▶ [The task]: Exactly the lines from the one that contains "imported = [obj" to the one that contains "bpy.data.objects.remove(obj)", both lines included, should be copied, and no others.
— START —
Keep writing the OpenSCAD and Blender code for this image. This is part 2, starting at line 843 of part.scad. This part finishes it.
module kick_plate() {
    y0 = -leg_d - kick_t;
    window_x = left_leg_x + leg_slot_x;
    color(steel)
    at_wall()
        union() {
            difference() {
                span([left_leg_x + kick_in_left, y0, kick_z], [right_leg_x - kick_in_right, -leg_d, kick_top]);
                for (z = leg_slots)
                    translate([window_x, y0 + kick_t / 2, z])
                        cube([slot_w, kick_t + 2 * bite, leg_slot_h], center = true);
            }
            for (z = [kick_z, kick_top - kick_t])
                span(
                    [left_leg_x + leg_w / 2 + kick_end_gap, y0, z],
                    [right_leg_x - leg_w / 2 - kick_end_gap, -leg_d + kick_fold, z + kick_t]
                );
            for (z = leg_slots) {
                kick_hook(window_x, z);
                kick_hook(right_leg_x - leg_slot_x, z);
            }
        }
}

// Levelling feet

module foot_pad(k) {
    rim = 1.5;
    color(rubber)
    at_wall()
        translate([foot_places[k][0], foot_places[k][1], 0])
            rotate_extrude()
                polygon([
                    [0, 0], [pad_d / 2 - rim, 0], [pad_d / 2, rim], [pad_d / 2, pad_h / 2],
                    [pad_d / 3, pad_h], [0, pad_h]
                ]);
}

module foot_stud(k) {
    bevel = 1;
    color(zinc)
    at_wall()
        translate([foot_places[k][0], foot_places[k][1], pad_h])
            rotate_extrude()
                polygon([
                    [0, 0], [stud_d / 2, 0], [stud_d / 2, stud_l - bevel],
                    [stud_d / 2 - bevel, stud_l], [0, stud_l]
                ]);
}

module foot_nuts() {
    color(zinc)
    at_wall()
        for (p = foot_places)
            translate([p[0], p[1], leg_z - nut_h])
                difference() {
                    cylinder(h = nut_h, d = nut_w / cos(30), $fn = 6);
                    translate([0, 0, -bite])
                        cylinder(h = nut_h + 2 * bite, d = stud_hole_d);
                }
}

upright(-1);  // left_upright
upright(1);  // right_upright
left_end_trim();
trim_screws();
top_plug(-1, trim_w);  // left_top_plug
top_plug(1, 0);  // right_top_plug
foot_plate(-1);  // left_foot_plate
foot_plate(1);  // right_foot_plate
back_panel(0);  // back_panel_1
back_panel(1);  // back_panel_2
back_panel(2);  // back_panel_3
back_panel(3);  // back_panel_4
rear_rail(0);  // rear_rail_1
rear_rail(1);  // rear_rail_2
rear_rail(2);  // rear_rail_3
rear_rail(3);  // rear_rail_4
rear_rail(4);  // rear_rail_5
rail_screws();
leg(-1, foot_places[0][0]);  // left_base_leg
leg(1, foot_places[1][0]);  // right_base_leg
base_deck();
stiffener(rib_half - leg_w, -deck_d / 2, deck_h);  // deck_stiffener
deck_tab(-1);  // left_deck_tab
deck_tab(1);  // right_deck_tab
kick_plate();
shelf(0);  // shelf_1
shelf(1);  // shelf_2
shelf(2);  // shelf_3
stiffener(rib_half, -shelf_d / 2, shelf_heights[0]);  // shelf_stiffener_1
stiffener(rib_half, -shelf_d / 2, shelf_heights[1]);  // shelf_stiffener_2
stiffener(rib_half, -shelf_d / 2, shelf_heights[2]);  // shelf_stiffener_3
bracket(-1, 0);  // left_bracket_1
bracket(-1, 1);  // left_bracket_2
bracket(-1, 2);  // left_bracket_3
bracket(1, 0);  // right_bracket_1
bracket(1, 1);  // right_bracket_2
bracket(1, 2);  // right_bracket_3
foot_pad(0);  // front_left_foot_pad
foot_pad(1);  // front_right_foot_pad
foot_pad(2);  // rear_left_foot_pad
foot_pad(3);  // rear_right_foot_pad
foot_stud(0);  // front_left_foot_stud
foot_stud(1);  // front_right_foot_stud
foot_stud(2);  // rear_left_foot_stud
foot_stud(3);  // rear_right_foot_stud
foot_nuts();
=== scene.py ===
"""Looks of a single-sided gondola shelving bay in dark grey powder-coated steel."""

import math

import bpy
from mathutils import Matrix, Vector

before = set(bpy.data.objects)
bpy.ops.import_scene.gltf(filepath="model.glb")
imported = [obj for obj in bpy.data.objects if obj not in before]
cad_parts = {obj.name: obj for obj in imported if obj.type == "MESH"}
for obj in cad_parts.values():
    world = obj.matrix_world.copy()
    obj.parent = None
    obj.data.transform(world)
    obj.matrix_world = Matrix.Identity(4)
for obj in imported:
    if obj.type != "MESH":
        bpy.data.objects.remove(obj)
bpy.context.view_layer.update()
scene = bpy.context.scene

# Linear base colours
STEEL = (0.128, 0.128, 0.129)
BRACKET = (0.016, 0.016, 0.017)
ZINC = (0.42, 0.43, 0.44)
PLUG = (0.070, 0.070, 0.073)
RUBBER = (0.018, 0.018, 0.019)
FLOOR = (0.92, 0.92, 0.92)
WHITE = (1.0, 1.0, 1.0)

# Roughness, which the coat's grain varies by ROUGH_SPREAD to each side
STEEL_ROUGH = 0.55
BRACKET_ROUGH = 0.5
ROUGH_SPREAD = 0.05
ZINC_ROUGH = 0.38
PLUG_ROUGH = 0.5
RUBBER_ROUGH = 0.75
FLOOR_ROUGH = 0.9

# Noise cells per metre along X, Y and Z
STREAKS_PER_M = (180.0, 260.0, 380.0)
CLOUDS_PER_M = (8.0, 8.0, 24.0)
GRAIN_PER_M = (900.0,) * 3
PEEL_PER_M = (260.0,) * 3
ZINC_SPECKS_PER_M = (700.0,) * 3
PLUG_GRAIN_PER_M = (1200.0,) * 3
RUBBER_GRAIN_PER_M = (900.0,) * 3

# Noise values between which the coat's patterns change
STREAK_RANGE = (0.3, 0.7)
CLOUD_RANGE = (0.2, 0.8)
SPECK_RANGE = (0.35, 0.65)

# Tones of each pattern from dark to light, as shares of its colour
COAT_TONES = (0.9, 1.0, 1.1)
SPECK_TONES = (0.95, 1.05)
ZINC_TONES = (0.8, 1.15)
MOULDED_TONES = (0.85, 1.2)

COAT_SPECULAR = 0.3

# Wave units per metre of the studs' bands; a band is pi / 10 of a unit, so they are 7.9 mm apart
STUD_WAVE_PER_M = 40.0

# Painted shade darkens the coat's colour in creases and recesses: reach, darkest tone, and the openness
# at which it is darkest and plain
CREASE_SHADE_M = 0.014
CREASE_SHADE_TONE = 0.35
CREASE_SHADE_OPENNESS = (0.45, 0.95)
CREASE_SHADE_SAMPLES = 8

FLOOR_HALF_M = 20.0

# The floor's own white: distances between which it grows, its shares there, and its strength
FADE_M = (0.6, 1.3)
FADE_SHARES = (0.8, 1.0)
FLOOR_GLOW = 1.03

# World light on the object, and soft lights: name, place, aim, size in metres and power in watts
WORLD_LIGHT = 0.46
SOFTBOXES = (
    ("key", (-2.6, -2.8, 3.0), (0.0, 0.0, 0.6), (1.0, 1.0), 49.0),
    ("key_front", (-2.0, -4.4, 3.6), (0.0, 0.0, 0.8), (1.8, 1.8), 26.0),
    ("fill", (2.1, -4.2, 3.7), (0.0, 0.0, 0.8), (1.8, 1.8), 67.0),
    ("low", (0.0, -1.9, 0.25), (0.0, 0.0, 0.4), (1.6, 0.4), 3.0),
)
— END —
▶ [Result below]:
imported = [obj for obj in bpy.data.objects if obj not in before]
cad_parts = {obj.name: obj for obj in imported if obj.type == "MESH"}
for obj in cad_parts.values():
    world = obj.matrix_world.copy()
    obj.parent = None
    obj.data.transform(world)
    obj.matrix_world = Matrix.Identity(4)
for obj in imported:
    if obj.type != "MESH":
        bpy.data.objects.remove(obj)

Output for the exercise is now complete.